As all six recipes produced epub and mobi versions, my suspicion is that the problem may be with the html extraction, either that Calibre removes content which would prove problematic which is left in here (and the lost text with the first recipe suggests comparison of the html extracted with Calibre and here could be useful - I will report if I find anything of interest in this respect, or kindlegen is simply more sensitive to unwanted or unsupported html than ebook-convert.

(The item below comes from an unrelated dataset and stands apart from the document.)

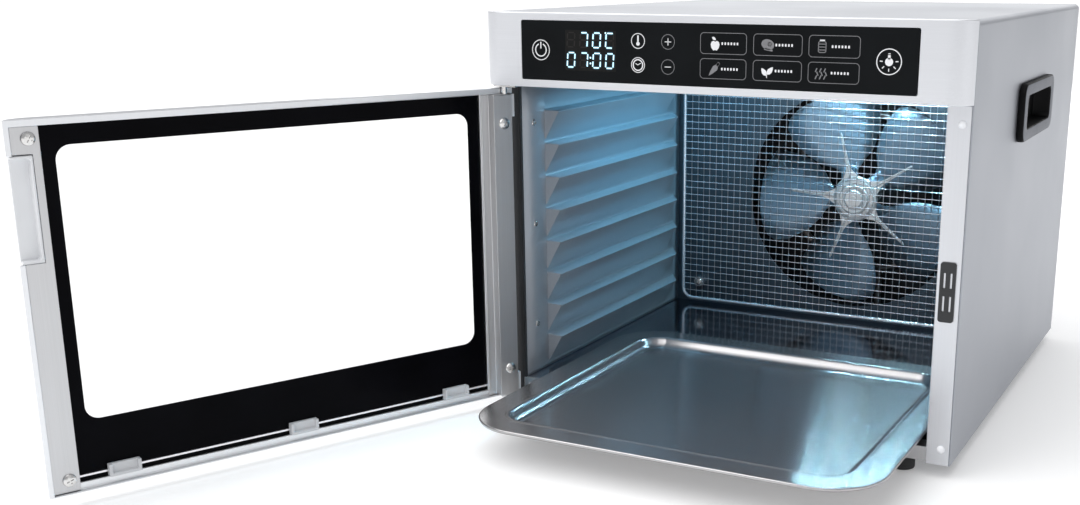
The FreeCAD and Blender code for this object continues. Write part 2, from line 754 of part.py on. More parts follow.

As kindlegen seems to be based on MobiPocket mobigen, which I called without difficulty in my own extended version of the MobiPocket webcompanion which I continued to develop and use after Amazon bought MobiPocket and dropped the webcompanion, until I bought a Kindle in January and started to use Calibre for News generation, I am more inclined to suspect that it is something with the html passed to kindlegen which causes failure - five of these six recipes are for publications which extracted without difficulty when I used mobigen in my own software.